What does it mean to be wrong? This brilliant, brave and bold film revolves around a simple premise: a group of people thoroughly and absolutely convinced they had figured out when the world was going to end. Now, you might believe that this is obviously wrong (or you wouldn't be reading this review), but then halfway through, you are not so sure. You get a clear sense that this could easily have been you: the mind is a lot more complicated than it seems, and is always creating ways to defend you - not only from the outside world - but even from yourself.

Right Between Your Ears does an excellent job of combining scientific research with an excellent narrative, with smart and light editing and comfortable pacing to boot. In the end, all of the characters become impossible to objectively point the finger at, without implicating yourself. Even as the conspiracy theory tightens its cold grip, you feel for them all, because at some level, they want to understand better, and the closer they get to doing so, the more they seem to retreat to the comfort of their current understanding. It's hard to not see that in ourselves, and the film feels like watching a mirror sometimes.

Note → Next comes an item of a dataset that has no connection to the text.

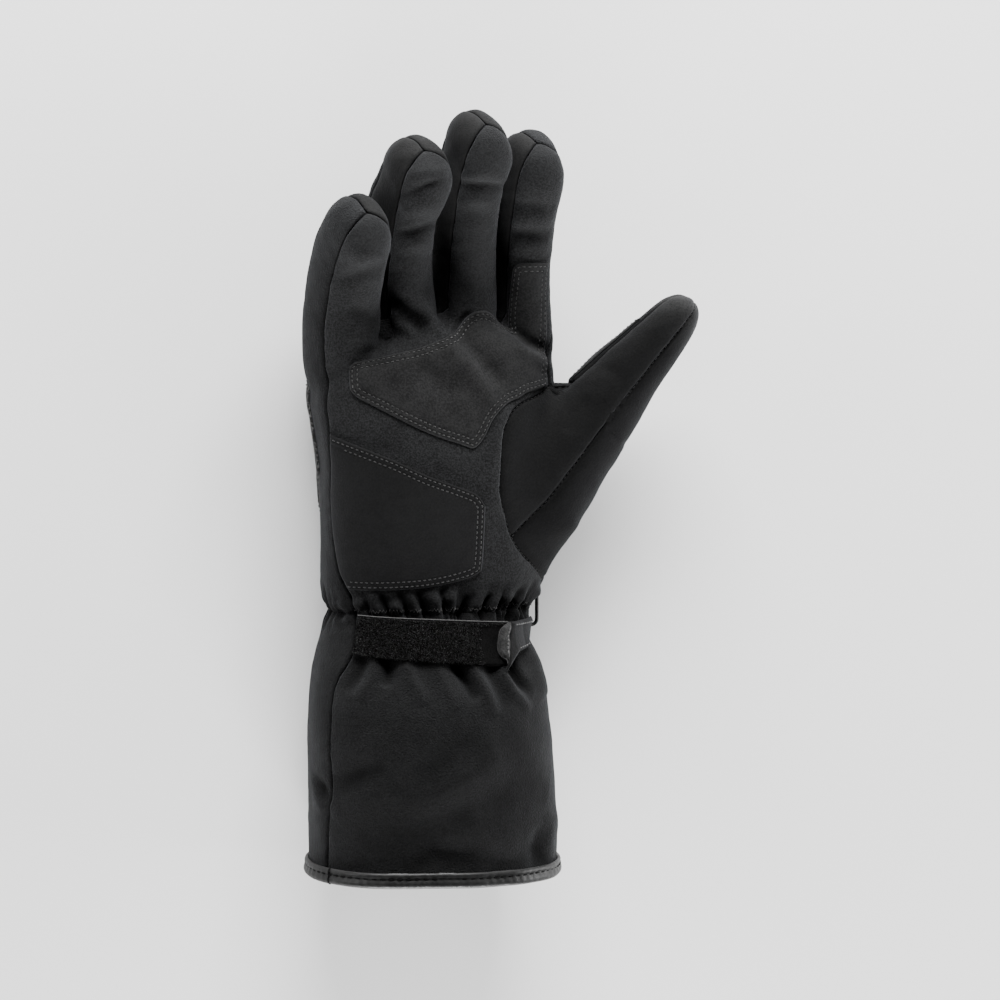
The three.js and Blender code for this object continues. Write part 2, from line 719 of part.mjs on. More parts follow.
// Swept pieces
// A closed body from rings of points, one after the other and back to the first.
function closedSweep(rings) {
  const position = [];
  const n = rings.length,
    m = rings[0].length;
  for (let i = 0; i < n; i++)
    for (let j = 0; j < m; j++) {
      const [a, b] = [rings[i][j], rings[i][(j + 1) % m]];
      const [c, d] = [rings[(i + 1) % n][(j + 1) % m], rings[(i + 1) % n][j]];
      position.push(...a, ...b, ...c, ...a, ...c, ...d);
    }
  return new THREE.BufferGeometry().setAttribute("position", new THREE.Float32BufferAttribute(position, 3));
}

// The binding folds round the cut edge of the cuff: a channel with its mouth towards the fingers.
const BINDING = { y: -145, leg: 6.6, innerLeg: 6.2, wall: 1.3, clear: 0.7 }; // y where its outline is taken
const bindingProfile = [
  // distance out from the cuff's outer face, y
  [BINDING.clear, HEM_Y + BINDING.leg],
  [BINDING.clear + BINDING.wall, HEM_Y + BINDING.leg],
  [BINDING.clear + BINDING.wall, HEM_Y],
  [-WALL - BINDING.clear - BINDING.wall, HEM_Y],
  [-WALL - BINDING.clear - BINDING.wall, HEM_Y + BINDING.innerLeg],
  [-WALL - BINDING.clear, HEM_Y + BINDING.innerLeg],
  [-WALL - BINDING.clear, CUFF_END_Y - BINDING.clear],
  [BINDING.clear, CUFF_END_Y - BINDING.clear],
];
const bindingRings = steps(48, 0, 360)
  .slice(0, -1)
  .map((a) => {
    const p = handPoint(BINDING.y, a);
    const n = unit([outward(p)[0], 0, outward(p)[2]]);
    return bindingProfile.map(([out, y]) => {
      const q = add(p, n, out);
      return [q[0], y - hemDrop(p[0]), q[2]];
    });
  });

// The slide ring: a rounded rectangle of wire that stands on the thumb side of the wrist.
function slideRing() {
  const foot = handPoint(RING.y, RING.angle);
  const along = [0, 1, 0],
    out = unit([outward(foot)[0], 0, outward(foot)[2]]),
    across = cross(along, out);
  const middle = add(foot, out, RING.clear + (RING.width + RING_WIRE) / 2);
  const centre = [];
  const r = RING.width / 2,
    half = RING.length / 2 - r;
  for (const [sign, a0] of [
    [1, 0],
    [-1, 180],
  ])
    for (const a of steps(8, a0, a0 + 180))
      centre.push([sign * half + r * Math.sin(rad(a)), r * Math.cos(rad(a))]);
  const n = centre.length;
  return centre.map(([u, v], i) => {
    const [p, q] = [centre[(i + n - 1) % n], centre[(i + 1) % n]];
    const t = unit([q[0] - p[0], q[1] - p[1], 0]);
    const side = [-t[1], t[0]];
    return steps(8, 0, 360)
      .slice(0, -1)
      .map((a) => {
        const [c, s] = [(Math.cos(rad(a)) * RING_WIRE) / 2, (Math.sin(rad(a)) * RING_WIRE) / 2];
        const at = add(add(middle, along, u + side[0] * c), out, v + side[1] * c);
        return add(at, across, s);
      });
  });
}

// The part
const glove = new THREE.Group();
const materials = {
  shell: new THREE.MeshStandardMaterial({ color: 0x24272b, roughness: 0.8 }),
  patch: new THREE.MeshStandardMaterial({ color: 0x1c1c1e, roughness: 0.85 }),
  binding: new THREE.MeshStandardMaterial({ color: 0x141416, roughness: 0.45 }),
  pile: new THREE.MeshStandardMaterial({ color: 0x2c2c2e, roughness: 0.95 }),
  metal: new THREE.MeshStandardMaterial({ color: 0x1a1a1c, roughness: 0.3, metalness: 0.8 }),
};
const addMesh = (name, geometry, material) => {
  const mesh = new THREE.Mesh(geometry, material);
  mesh.name = name;
  glove.add(mesh);
};
const shellPanels = [
  "palm_panel",
  "back_panel",
  ...fingerNames.map((name) => name + "_front"),
  ...fingerNames.map((name) => name + "_back"),
  ...strips,
  "thumb_palm_panel",
  "thumb_outer_panel",
  "cuff_palm_panel",
  "cuff_back_panel",
];
for (const name of shellPanels) {
  const inset = strips.includes(name) ? SEAM_GAP * 0.8 : SEAM_GAP / 2;
  addMesh(name, thicken(panel(name), { inner: -WALL, outer: 0, inset }), materials.shell);
}
const laid = (name, wall, material, lift = LIFT) =>
  addMesh(name, thicken(panel(name), { inner: lift, outer: lift + wall, inset: 0 }), material);
laid("palm_patch", PATCH_WALL, materials.patch, PATCH_LIFT);
laid("heel_patch", PATCH_WALL, materials.patch);
laid("thumb_edge_patch", THUMB_PATCH.wall, materials.patch);
laid("wrist_strap", STRAP_WALL, materials.pile);
laid("strap_tab", STRAP_WALL, materials.patch);
laid("knuckle_overlay", OVERLAY_WALL, materials.patch);
addMesh("hem_binding", closedSweep(bindingRings), materials.binding);
addMesh("strap_ring", closedSweep(slideRing()), materials.metal);

export default glove;
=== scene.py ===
# A right-hand winter motorcycle glove with a long gauntlet cuff, lying on its back with the palm up.
# Sizes are millimetres in the CAD's frame: +Y to the fingertips, +X to the thumb side, +Z up out of the
# palm. Angles are degrees round a section: 0 is straight up out of the palm, 90 is the thumb side.
import bpy
import numpy as np
from mathutils import Matrix


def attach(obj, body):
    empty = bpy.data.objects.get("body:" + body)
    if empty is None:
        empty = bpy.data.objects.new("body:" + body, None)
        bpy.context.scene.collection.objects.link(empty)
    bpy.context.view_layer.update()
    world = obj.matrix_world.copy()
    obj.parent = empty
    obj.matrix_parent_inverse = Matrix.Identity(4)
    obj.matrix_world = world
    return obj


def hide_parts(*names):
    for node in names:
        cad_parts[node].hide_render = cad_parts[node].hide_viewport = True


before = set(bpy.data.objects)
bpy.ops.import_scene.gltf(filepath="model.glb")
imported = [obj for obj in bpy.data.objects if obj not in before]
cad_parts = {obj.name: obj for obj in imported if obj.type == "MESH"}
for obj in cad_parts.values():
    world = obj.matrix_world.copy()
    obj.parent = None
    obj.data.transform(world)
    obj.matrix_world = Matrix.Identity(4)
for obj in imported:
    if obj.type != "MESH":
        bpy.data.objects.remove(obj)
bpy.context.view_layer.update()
MM = 0.001  # metres in a millimetre


# The padded hand shape
# Every panel of cloth lies on one smooth shape: a hand and cuff section that changes along Y, four bent
# fingers and a thumb, melted into each other and cut flat where the glove rests.
HAND = [
    # y, middle x, middle z, half width, half depth, power
    [-156, -1.6, 33.5, 51.4, 36.5, 2.2],
    [-130, -1.9, 33.2, 51.4, 36.2, 2.2],
    [-100, -2.4, 32, 50.8, 35, 2.2],
    [-80, -2.75, 30, 49.35, 32.5, 2.2],
    [-66, -3.8, 28, 46.6, 30, 2.2],
    [-52, -3.2, 25.5, 42.7, 27.5, 2.3],
    [-44, -1.1, 24.5, 42.4, 26.5, 2.4],
    [-32, 0.7, 25, 46, 27, 2.5],
    [-10, 1.85, 26.5, 47.65, 27.5, 2.6],
    [15, 2.1, 27.5, 47.9, 26.5, 2.6],
    [35, 0.5, 27.3, 49.5, 25, 2.6],
    [52, -0.4, 26.5, 50.6, 23, 2.6],
    [75, -0.8, 26, 50.6, 21, 2.6],
]
REST = [[-156, 2], [-72, 2], [-60, 2], [-38, 2.6], [-26, 4.7], [-18, 4.7], [80, 4.7]]  # y, height of the cut
KNUCKLE_START, KNUCKLE_DROP, KNUCKLE_CROWN, KNUCKLE_REACH, KNUCKLE_LENGTH = 56, 14, 12, 51, 18
FINGER_CAP, FINGER_ROLL, FINGER_BACK, FINGER_POWER = 16, 23, (4, 24), 2.3
FINGERS = [
    # root, lean, rise, bend, length, half width at root and tip, half depth at root and tip
    ([-39, 66, 29], 1.5, 11, 54, 65, 12, 11.4, 16.2, 14.4),
    ([-13.3, 75, 28], -1.2, 8, 46, 77.5, 11.8, 11.7, 16.4, 15.4),
    ([12.1, 77, 27.5], -1.6, 6, 46, 86, 11.6, 10.9, 16.4, 15.8),
    ([37, 75, 27], -3, 4, 44, 78.5, 11.4, 10.7, 16, 15.4),
]
THUMB_ROOT = np.array([40.0, 5, 30])
THUMB_TIP = np.array([105.5, 81.5, 47])
THUMB_BEND = 8
THUMB_CAP, THUMB_ROLL, THUMB_BACK, THUMB_POWER = 14, -15, (0, 24), 2.2
THUMB_SECTIONS = [
    # along, half width, half depth
    [0, 28.5, 22],
    [20, 22.5, 20],
    [39, 17.5, 18],
    [61, 14.5, 16.5],
    [75, 12.3, 15.2],
    [90, 10.3, 14.5],
    [102, 9.9, 14],
]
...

By putting science in the service of story instead of the other way around, Marshall is able to help audiences be more comfortable with discomfort, something which is sorely needed in the present era. It is amazing how the director is able to get us to connect a group which, truth be told, many may have intended to encounter superficially, if at all.

Kathryn Schulz once said that "our love of being right is best understood as our fear of being wrong." Marshall shows a world that the opposite is possible: when we have suspicions about what we believe, we can fear to be right and love being wrong.

Right Between Your Ears is a film that doesn't feel over when the credits roll, and Marshall has created a masterpiece that provides a platform for being able to broach controversial subjects in an inclusive way that doesn't compromise on rigor and transparency.